Added another album...This is kinda like boring you guys with home movies hehe That was a great and lucky day...it was all unplanned, just another drive to the museum. It was quite the event, big band, reanactors, the original crew and of course the great weather. I remember the right main smoking really bad not long after touch down. They used just about every inch of the far runway. Ron Runyan's P-51 was escorting her in along with to Turbo T-34's, I must have burned through 5 rolls of film..ahh the good old days! I was 16 at the time. I understand that several B-17 operators offered to escort her in..but was kyboshed by the Air Force. That would hav been truely historic...but not meant to be.

Jim

http://community.webshots.com/user/jfharley
Last edited by JimH on Fri Dec 10, 2004 2:01 pm, edited 1 time in total.

Fri Dec 10, 2004 1:16 pm

Boring?

Heck NO.

Fri Dec 10, 2004 1:42 pm

Great shots of Shoo Shoo Baby arriving at Dayton! I could kick myself for not going to the museum for that.

Fri Dec 10, 2004 6:29 pm

Pat Carry wrote:Great shots of Shoo Shoo Baby arriving at Dayton! I could kick myself for not going to the museum for that.

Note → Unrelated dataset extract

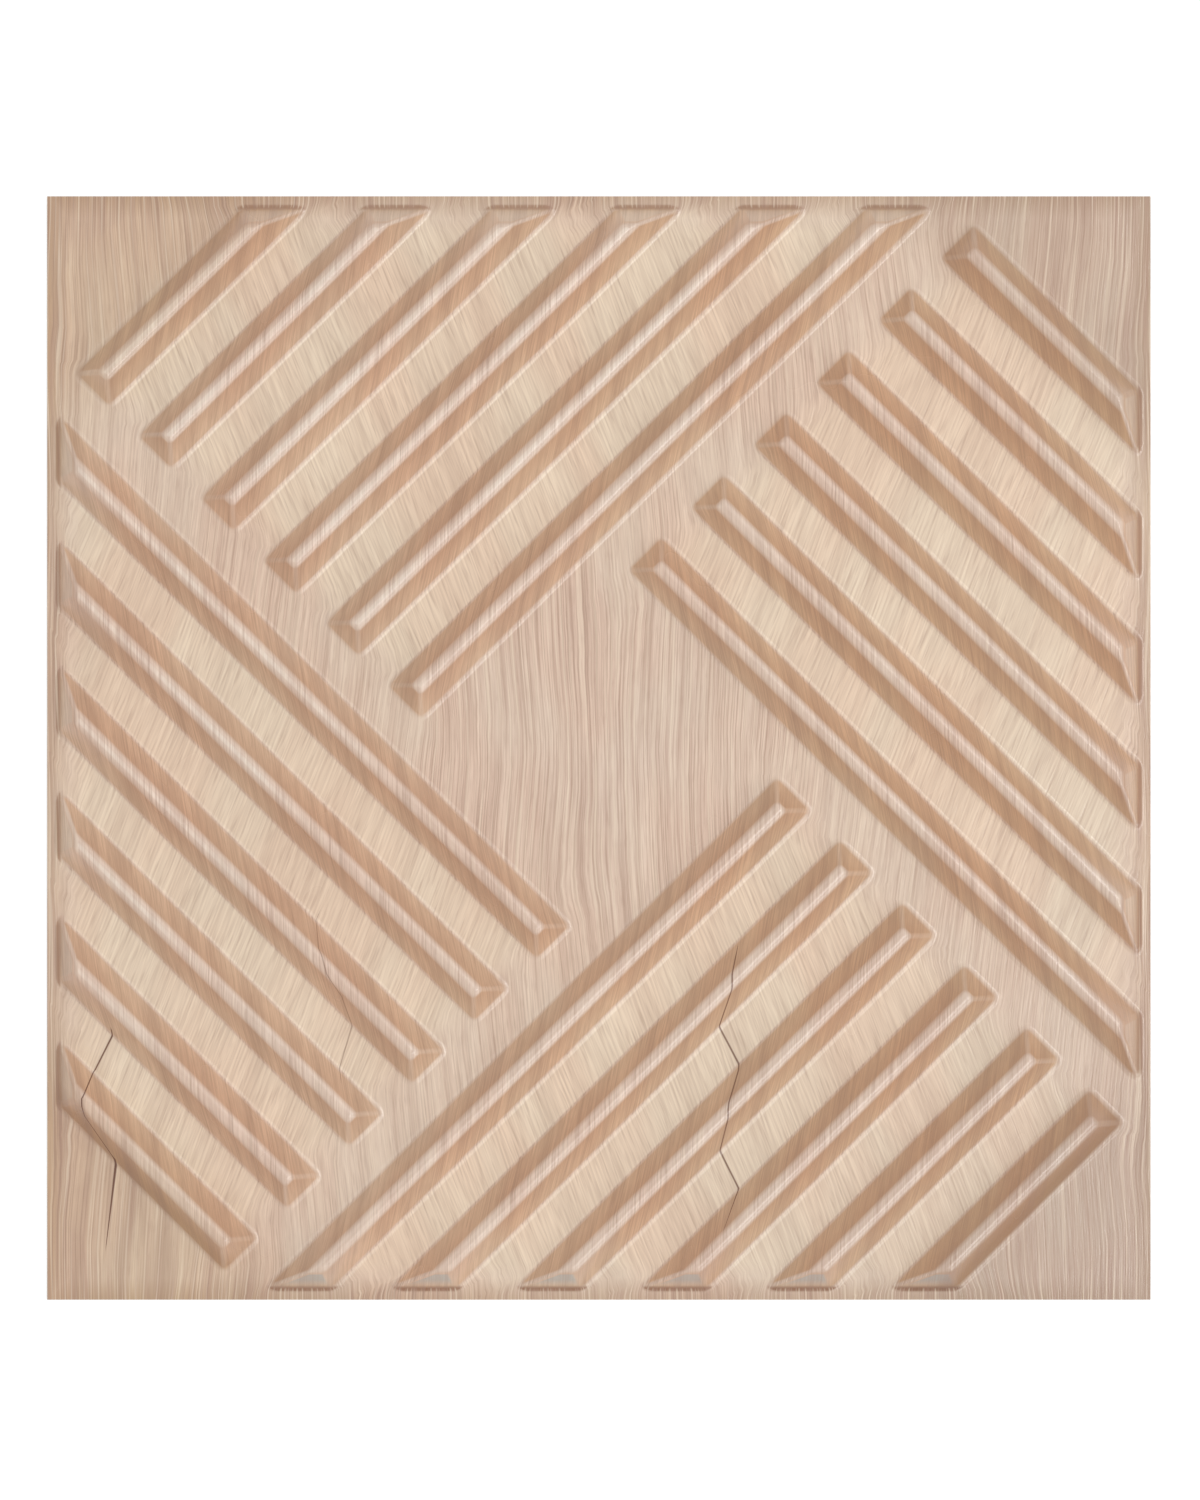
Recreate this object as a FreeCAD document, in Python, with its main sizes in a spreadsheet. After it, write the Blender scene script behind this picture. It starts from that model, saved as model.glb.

I know the feeling.....the only Saturday I didn't go the Chino Airport between 1990 and 93 was when David Tallichet flew his Marauder for the first time in 50 years....on 18/4/92. My connection at his shop was fired so no phone call about the flight. I was sick about that for a long time...till I got the first air to air of it on 5 August 1993! :)

John

Fri Dec 10, 2004 9:06 pm

Great shots. Were any of you chaps about at Dayton when they had the big re -shuffle when they were working on the new building? A lot of unique stuff was parked outside for several days...

Dave.

Mon Dec 13, 2004 3:17 am

yes . i was and it was interesting to see all the changes from week to week. it was real interesting to see what they had to do to the B-36 to get it moved. there still adding more aircraft and things. whats going to be fun is to see where they will put the C-99 once it is done and ready. :roll:

Mon Dec 13, 2004 10:57 am

Speaking of the XC-99... has it been completely disassembled and moved to Wright-Pat. yet? I remember seeing photos of them moving the engines, but I am just a little flumoxed as to how they could possibly move a fuselage as huge as that as far as that (or the wings for that matter).... how was it done/will it be done? Anyone have pictures?

Cheers,
Richard

Mon Dec 13, 2004 11:10 am

Pieces of the XC-99 have been arriving at Dayton via a C-5 Galaxy for the past 2 or 3 months. I'm not sure just how much of the plane has been moved at this point but in the last issue of the Friends Journal I received from the museum there was a photo of the engines sitting in the restoration hangar. Dont look for the XC-99 to be put back together for quite awhile. I'm hearing it will be a minimum 5 to 7 year restoration job!